Stated problem: Give the listing below again in full, exactly as written.

------ Data block ------

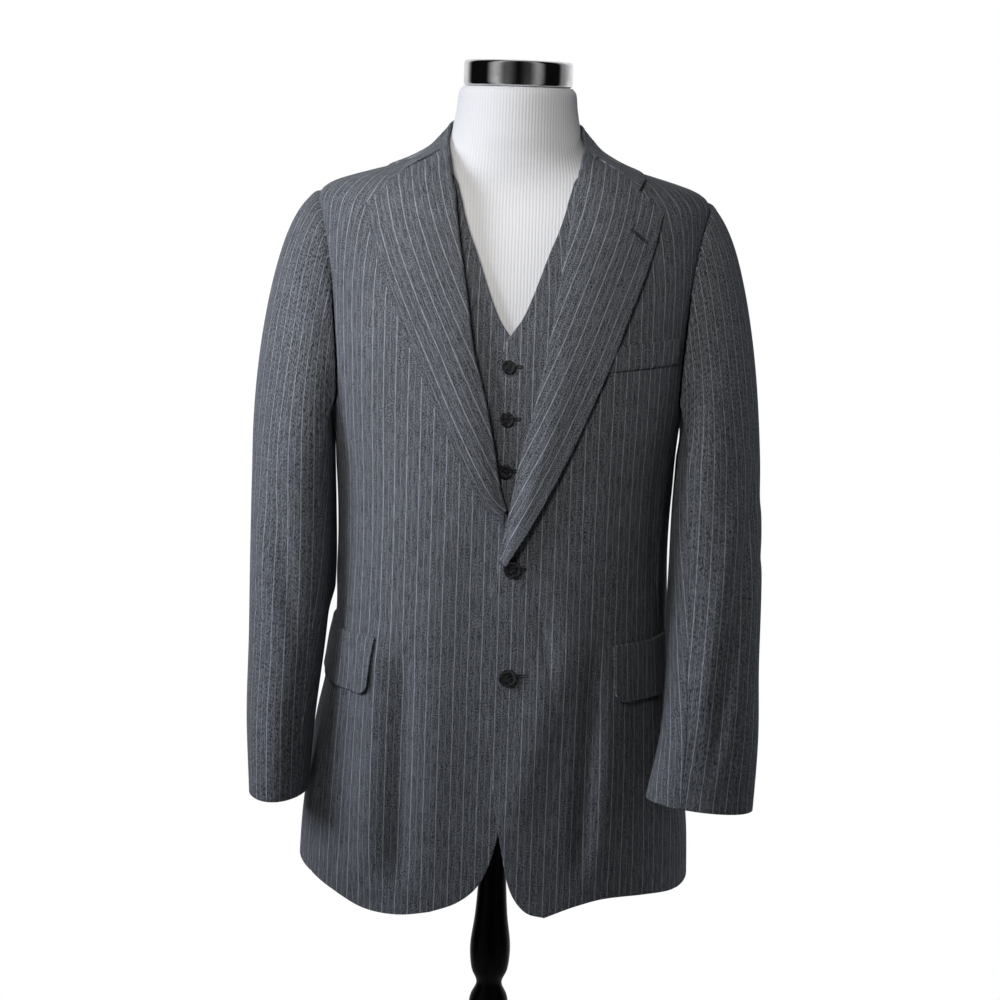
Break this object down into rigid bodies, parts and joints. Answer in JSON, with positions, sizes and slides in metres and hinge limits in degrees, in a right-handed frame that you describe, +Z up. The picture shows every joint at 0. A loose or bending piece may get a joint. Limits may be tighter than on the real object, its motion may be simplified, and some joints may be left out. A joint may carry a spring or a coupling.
{
  "type": "pinstripe blazer and waistcoat set on a dress form",
  "caption": "Single-breasted pinstripe blazer over a matching waistcoat, worn by a limbless dress form with a polished neck cap on a turned wooden tripod stand.",
  "frame": {"origin": "on the floor, on the axis of the stand's post", "axes": "+Z up along the post, -Y is where the buttoned front faces, +X is the wearer's left"},
  "size_m": [0.5475, 0.4028, 1.56],
  "materials": {
    "suit_cloth": "matte worsted wool with fine pale stripes",
    "button": "dark satin four-hole button",
    "form_cover": "fine rib knit in pale grey",
    "polished_cap": "polished",
    "dark_wood": "dark stained and satin lacquered"
  },
  "bodies": {
    "root": {"jacket_front_left": "suit_cloth", "jacket_front_right": "suit_cloth", "jacket_side_left": "suit_cloth", "jacket_side_right": "suit_cloth", "jacket_back_left": "suit_cloth", "jacket_back_right": "suit_cloth", "sleeve_top_left": "suit_cloth", "sleeve_top_right": "suit_cloth", "sleeve_under_left": "suit_cloth", "sleeve_under_right": "suit_cloth", "collar": "suit_cloth", "lapel_left": "suit_cloth", "lapel_right": "suit_cloth", "pocket_flap_left": "suit_cloth", "pocket_flap_right": "suit_cloth", "breast_welt": "suit_cloth", "waistcoat_front_left": "suit_cloth", "waistcoat_front_right": "suit_cloth", "waistcoat_back_left": "suit_cloth", "waistcoat_back_right": "suit_cloth", "jacket_button_upper": "button", "jacket_button_lower": "button", "waistcoat_button_1": "button", "waistcoat_button_2": "button", "waistcoat_button_3": "button", "waistcoat_button_4": "button", "waistcoat_button_5": "button", "form_torso": "form_cover", "neck_cap": "polished_cap", "stand_post": "dark_wood", "stand_hub": "dark_wood", "stand_leg_1": "dark_wood", "stand_leg_2": "dark_wood", "stand_leg_3": "dark_wood"}
  },
  "joints": []
}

------

Written response:
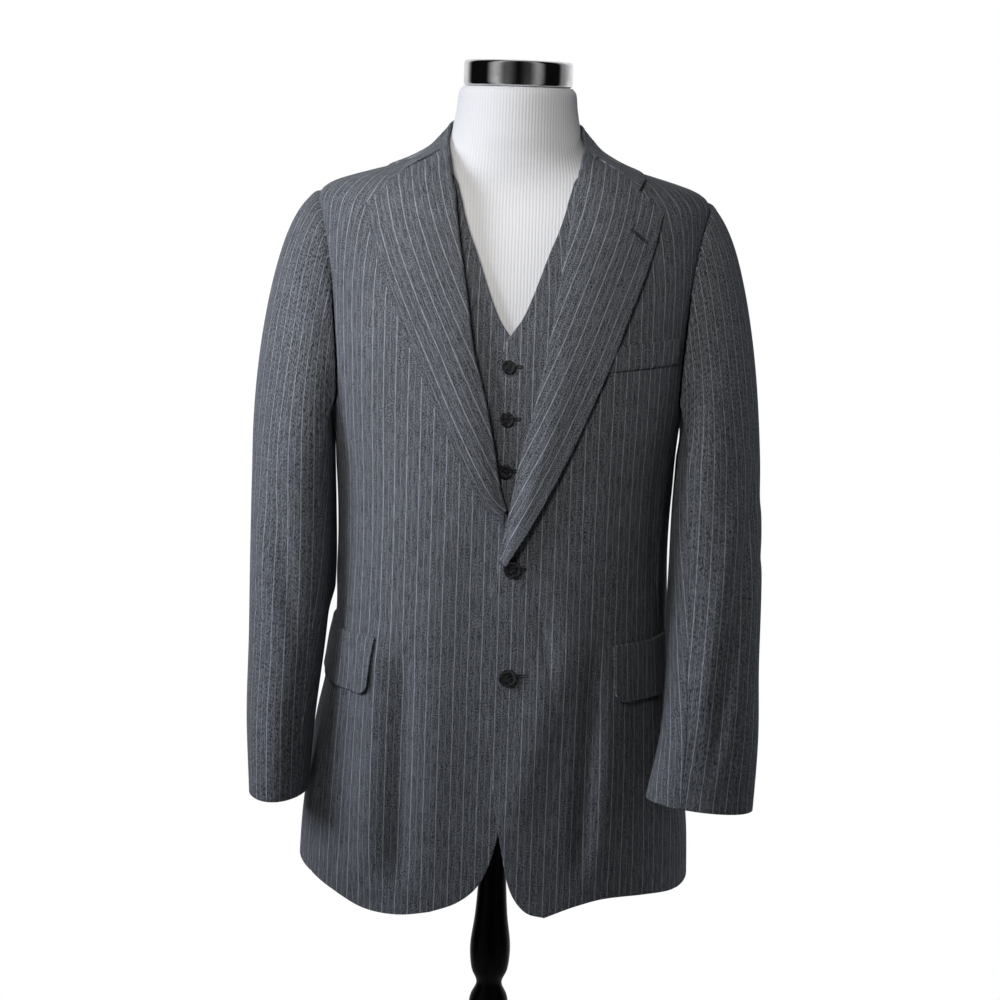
Break this object down into rigid bodies, parts and joints. Answer in JSON, with positions, sizes and slides in metres and hinge limits in degrees, in a right-handed frame that you describe, +Z up. The picture shows every joint at 0. A loose or bending piece may get a joint. Limits may be tighter than on the real object, its motion may be simplified, and some joints may be left out. A joint may carry a spring or a coupling.
{
  "type": "pinstripe blazer and waistcoat set on a dress form",
  "caption": "Single-breasted pinstripe blazer over a matching waistcoat, worn by a limbless dress form with a polished neck cap on a turned wooden tripod stand.",
  "frame": {"origin": "on the floor, on the axis of the stand's post", "axes": "+Z up along the post, -Y is where the buttoned front faces, +X is the wearer's left"},
  "size_m": [0.5475, 0.4028, 1.56],
  "materials": {
    "suit_cloth": "matte worsted wool with fine pale stripes",
    "button": "dark satin four-hole button",
    "form_cover": "fine rib knit in pale grey",
    "polished_cap": "polished",
    "dark_wood": "dark stained and satin lacquered"
  },
  "bodies": {
    "root": {"jacket_front_left": "suit_cloth", "jacket_front_right": "suit_cloth", "jacket_side_left": "suit_cloth", "jacket_side_right": "suit_cloth", "jacket_back_left": "suit_cloth", "jacket_back_right": "suit_cloth", "sleeve_top_left": "suit_cloth", "sleeve_top_right": "suit_cloth", "sleeve_under_left": "suit_cloth", "sleeve_under_right": "suit_cloth", "collar": "suit_cloth", "lapel_left": "suit_cloth", "lapel_right": "suit_cloth", "pocket_flap_left": "suit_cloth", "pocket_flap_right": "suit_cloth", "breast_welt": "suit_cloth", "waistcoat_front_left": "suit_cloth", "waistcoat_front_right": "suit_cloth", "waistcoat_back_left": "suit_cloth", "waistcoat_back_right": "suit_cloth", "jacket_button_upper": "button", "jacket_button_lower": "button", "waistcoat_button_1": "button", "waistcoat_button_2": "button", "waistcoat_button_3": "button", "waistcoat_button_4": "button", "waistcoat_button_5": "button", "form_torso": "form_cover", "neck_cap": "polished_cap", "stand_post": "dark_wood", "stand_hub": "dark_wood", "stand_leg_1": "dark_wood", "stand_leg_2": "dark_wood", "stand_leg_3": "dark_wood"}
  },
  "joints": []
}